Weigand also said the cash conversion cycle improved from 123 days in Q1 to 54 days in Q2, driven by changes in inventory, receivables, and payables. He added during Q&A that the company did not use its accounts receivable factoring facility during the December quarter, but has used it subsequently.
Guidance: Q3 at least $12.3B; full-year revenue at least $40B
For Q3 fiscal 2026, Super Micro guided to net sales of at least $12.3 billion, GAAP diluted EPS of at least $0.52, and non-GAAP diluted EPS of at least $0.60. The company also guided to GAAP operating expenses of around $354 million and capital expenditures of $70 million to $90 million.

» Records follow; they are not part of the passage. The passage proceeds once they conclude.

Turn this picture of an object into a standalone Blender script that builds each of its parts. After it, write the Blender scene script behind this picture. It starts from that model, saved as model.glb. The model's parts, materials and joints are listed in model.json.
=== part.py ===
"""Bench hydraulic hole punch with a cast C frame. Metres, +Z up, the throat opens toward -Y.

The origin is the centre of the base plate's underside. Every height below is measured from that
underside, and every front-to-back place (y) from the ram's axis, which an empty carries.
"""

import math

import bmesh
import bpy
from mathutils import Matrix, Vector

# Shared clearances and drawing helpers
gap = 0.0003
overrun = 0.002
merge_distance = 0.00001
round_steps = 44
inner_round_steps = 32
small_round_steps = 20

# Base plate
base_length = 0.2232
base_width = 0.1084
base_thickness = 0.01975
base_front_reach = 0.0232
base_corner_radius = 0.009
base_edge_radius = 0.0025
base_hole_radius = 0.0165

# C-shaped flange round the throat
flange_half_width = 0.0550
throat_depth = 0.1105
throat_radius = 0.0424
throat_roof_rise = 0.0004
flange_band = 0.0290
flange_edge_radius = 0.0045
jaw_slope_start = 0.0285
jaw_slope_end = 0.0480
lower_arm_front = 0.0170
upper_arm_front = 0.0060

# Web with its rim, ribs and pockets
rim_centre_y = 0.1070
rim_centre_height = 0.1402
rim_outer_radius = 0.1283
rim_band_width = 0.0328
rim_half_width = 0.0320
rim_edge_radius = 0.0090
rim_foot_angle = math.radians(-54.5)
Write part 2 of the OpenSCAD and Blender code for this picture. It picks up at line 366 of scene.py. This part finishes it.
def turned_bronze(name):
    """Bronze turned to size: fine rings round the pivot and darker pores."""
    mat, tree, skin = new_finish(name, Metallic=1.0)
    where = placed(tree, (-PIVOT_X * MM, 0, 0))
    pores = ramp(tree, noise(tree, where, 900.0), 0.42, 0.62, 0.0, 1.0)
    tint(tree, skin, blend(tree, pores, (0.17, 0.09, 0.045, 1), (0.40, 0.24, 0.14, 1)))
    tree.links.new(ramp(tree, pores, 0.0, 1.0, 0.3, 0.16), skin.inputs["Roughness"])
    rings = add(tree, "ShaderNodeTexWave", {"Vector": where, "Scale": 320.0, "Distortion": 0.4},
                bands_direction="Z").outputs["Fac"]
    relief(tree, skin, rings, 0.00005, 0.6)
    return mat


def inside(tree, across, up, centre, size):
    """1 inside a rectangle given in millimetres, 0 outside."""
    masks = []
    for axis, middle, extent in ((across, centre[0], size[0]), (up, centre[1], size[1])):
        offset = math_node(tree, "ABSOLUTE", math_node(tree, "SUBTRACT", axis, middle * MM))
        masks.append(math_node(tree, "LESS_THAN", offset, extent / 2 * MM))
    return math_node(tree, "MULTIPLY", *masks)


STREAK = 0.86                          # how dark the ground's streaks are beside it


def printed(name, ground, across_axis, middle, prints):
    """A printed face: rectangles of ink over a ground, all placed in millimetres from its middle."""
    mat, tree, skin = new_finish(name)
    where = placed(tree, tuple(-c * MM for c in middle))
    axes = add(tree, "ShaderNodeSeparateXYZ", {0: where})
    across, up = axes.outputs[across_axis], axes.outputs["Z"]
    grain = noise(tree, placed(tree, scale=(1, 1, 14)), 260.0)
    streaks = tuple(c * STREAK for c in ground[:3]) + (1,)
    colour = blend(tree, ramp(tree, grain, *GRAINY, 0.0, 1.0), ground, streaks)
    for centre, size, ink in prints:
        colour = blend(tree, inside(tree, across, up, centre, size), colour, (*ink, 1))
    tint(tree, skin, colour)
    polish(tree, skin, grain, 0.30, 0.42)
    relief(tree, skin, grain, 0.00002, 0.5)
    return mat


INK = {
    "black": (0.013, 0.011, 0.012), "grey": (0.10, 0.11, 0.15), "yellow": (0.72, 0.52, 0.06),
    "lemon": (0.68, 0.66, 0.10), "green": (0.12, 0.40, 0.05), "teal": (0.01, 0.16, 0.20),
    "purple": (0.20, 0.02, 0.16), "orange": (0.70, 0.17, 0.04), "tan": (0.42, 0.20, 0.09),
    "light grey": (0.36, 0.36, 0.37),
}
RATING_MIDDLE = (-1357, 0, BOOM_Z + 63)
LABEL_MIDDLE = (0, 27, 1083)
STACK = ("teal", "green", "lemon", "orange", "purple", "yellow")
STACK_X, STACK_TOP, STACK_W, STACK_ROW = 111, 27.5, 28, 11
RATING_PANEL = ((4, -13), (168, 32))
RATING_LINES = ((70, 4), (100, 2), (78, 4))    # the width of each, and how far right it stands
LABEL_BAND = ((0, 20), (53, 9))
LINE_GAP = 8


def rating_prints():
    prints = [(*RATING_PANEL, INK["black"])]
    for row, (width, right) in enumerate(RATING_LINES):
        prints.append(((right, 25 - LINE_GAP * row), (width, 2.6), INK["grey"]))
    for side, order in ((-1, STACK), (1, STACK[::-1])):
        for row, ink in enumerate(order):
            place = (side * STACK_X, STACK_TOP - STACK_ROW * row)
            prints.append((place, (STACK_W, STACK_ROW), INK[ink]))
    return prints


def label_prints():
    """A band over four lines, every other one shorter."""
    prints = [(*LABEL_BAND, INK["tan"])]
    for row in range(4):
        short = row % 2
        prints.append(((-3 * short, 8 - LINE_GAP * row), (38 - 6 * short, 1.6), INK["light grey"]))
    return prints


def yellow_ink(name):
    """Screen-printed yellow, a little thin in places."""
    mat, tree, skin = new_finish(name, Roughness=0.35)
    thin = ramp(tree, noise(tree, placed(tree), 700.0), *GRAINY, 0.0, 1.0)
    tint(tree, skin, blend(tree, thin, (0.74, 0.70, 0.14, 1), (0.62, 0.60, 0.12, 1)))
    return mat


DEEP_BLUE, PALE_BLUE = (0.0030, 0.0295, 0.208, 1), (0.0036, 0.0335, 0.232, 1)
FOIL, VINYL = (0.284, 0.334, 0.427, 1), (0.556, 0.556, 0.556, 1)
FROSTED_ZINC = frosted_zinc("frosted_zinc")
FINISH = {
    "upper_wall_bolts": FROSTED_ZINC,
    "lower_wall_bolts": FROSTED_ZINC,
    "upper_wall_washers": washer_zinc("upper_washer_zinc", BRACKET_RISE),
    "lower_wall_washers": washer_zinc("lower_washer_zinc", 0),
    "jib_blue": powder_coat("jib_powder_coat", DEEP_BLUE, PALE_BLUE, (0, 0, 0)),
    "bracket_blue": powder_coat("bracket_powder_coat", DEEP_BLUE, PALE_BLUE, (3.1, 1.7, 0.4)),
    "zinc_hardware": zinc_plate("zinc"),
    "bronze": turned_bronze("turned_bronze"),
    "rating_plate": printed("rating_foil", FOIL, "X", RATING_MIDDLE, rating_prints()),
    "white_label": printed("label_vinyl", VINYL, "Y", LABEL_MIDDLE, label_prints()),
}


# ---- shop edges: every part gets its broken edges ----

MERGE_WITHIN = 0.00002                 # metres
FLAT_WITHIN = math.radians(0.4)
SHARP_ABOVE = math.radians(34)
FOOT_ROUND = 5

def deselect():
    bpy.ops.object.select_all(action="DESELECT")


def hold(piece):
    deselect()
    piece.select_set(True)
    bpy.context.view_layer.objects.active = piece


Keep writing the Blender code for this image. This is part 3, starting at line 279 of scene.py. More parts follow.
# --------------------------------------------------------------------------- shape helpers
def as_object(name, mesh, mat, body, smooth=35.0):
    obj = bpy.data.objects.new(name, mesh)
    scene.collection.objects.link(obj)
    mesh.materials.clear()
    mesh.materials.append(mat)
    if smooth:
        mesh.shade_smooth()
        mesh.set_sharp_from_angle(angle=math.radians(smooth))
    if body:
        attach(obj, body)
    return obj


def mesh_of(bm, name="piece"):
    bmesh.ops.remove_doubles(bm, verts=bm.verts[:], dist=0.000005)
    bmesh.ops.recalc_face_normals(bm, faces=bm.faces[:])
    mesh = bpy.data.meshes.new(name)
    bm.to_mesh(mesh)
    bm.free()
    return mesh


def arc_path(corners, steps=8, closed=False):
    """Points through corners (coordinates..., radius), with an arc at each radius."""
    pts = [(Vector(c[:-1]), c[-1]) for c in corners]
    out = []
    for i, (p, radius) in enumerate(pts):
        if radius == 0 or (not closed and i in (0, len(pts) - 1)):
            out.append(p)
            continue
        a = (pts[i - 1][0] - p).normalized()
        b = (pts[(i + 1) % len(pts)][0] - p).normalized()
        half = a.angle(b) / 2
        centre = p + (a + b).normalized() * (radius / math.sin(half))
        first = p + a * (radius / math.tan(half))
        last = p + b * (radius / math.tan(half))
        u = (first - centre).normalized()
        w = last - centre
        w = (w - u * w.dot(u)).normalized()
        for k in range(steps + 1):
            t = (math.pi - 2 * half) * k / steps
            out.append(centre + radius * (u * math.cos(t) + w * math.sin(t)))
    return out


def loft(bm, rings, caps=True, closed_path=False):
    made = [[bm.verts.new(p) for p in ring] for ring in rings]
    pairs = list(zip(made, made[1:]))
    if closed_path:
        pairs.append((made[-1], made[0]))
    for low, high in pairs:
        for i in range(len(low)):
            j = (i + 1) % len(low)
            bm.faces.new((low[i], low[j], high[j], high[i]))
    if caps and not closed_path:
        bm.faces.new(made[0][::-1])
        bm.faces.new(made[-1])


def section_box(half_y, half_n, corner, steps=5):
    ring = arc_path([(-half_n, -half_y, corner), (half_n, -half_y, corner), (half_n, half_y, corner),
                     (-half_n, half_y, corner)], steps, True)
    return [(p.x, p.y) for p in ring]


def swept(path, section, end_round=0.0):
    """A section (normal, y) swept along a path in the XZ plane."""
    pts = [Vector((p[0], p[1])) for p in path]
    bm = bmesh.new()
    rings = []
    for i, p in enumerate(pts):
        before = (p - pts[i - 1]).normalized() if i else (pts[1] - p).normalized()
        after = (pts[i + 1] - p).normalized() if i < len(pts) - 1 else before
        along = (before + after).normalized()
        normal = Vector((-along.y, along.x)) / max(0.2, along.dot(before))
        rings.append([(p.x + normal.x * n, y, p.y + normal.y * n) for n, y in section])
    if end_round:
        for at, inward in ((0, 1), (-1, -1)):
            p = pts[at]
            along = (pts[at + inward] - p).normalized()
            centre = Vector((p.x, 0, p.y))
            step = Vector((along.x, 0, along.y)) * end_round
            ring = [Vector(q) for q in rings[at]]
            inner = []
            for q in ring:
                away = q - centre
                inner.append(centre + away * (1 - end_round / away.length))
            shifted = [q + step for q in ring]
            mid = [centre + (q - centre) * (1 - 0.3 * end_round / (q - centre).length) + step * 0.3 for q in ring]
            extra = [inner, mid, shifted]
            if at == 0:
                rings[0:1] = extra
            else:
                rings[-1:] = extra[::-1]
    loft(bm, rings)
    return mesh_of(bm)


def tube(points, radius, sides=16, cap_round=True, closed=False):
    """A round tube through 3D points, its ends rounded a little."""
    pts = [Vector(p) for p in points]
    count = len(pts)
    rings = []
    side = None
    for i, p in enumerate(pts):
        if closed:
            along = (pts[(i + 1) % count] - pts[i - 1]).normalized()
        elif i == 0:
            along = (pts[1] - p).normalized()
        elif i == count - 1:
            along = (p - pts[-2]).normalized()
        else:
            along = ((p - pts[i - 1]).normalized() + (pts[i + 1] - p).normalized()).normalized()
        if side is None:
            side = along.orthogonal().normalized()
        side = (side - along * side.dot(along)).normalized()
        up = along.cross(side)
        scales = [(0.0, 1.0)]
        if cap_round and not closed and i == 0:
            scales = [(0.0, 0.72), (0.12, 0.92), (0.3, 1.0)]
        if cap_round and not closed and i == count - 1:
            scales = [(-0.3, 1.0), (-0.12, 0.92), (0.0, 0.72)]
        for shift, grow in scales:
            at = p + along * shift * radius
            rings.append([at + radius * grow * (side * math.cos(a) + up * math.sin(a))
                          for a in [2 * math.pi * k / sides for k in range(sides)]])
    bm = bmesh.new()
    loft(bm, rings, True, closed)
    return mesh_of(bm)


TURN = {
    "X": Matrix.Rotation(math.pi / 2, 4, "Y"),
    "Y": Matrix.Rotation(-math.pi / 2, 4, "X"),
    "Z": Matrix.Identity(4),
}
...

For the full fiscal year 2026, management raised its outlook to at least $40 billion in net sales. In Q&A, Liang characterized the $40 billion figure as “relatively conservative,” citing continued growth in DCBBS and continued strong demand. Liang also said component shortages were being driven by strong industry demand, rather than reduced production capacity, and suggested revenue could be higher if shortages improved more quickly.
On upcoming product cycles, Liang said the company is preparing platforms including GB200, B200, B300 and MI350, and is also preparing for NVIDIA’s Vera Rubin and AMD’s Helios solutions in the second half of the year. He said there is significant customer interest and some commitments, though timing depends on partners’ readiness.
About Super Micro Computer (NASDAQ:SMCI)
Super Micro Computer, Inc (Supermicro) is a technology company that designs, develops and manufactures high-performance server, storage and networking solutions for enterprise, cloud, data center, high performance computing (HPC) and edge computing customers. The company’s product portfolio includes rackmount and blade servers, storage subsystems, motherboards, chassis, power supplies and networking components, with an emphasis on high-density, energy-efficient configurations and platforms optimized for GPU-accelerated workloads and artificial intelligence applications.
Headquartered in San Jose, California, Supermicro combines in-house engineering with a global manufacturing and distribution footprint to deliver configurable, application-specific systems.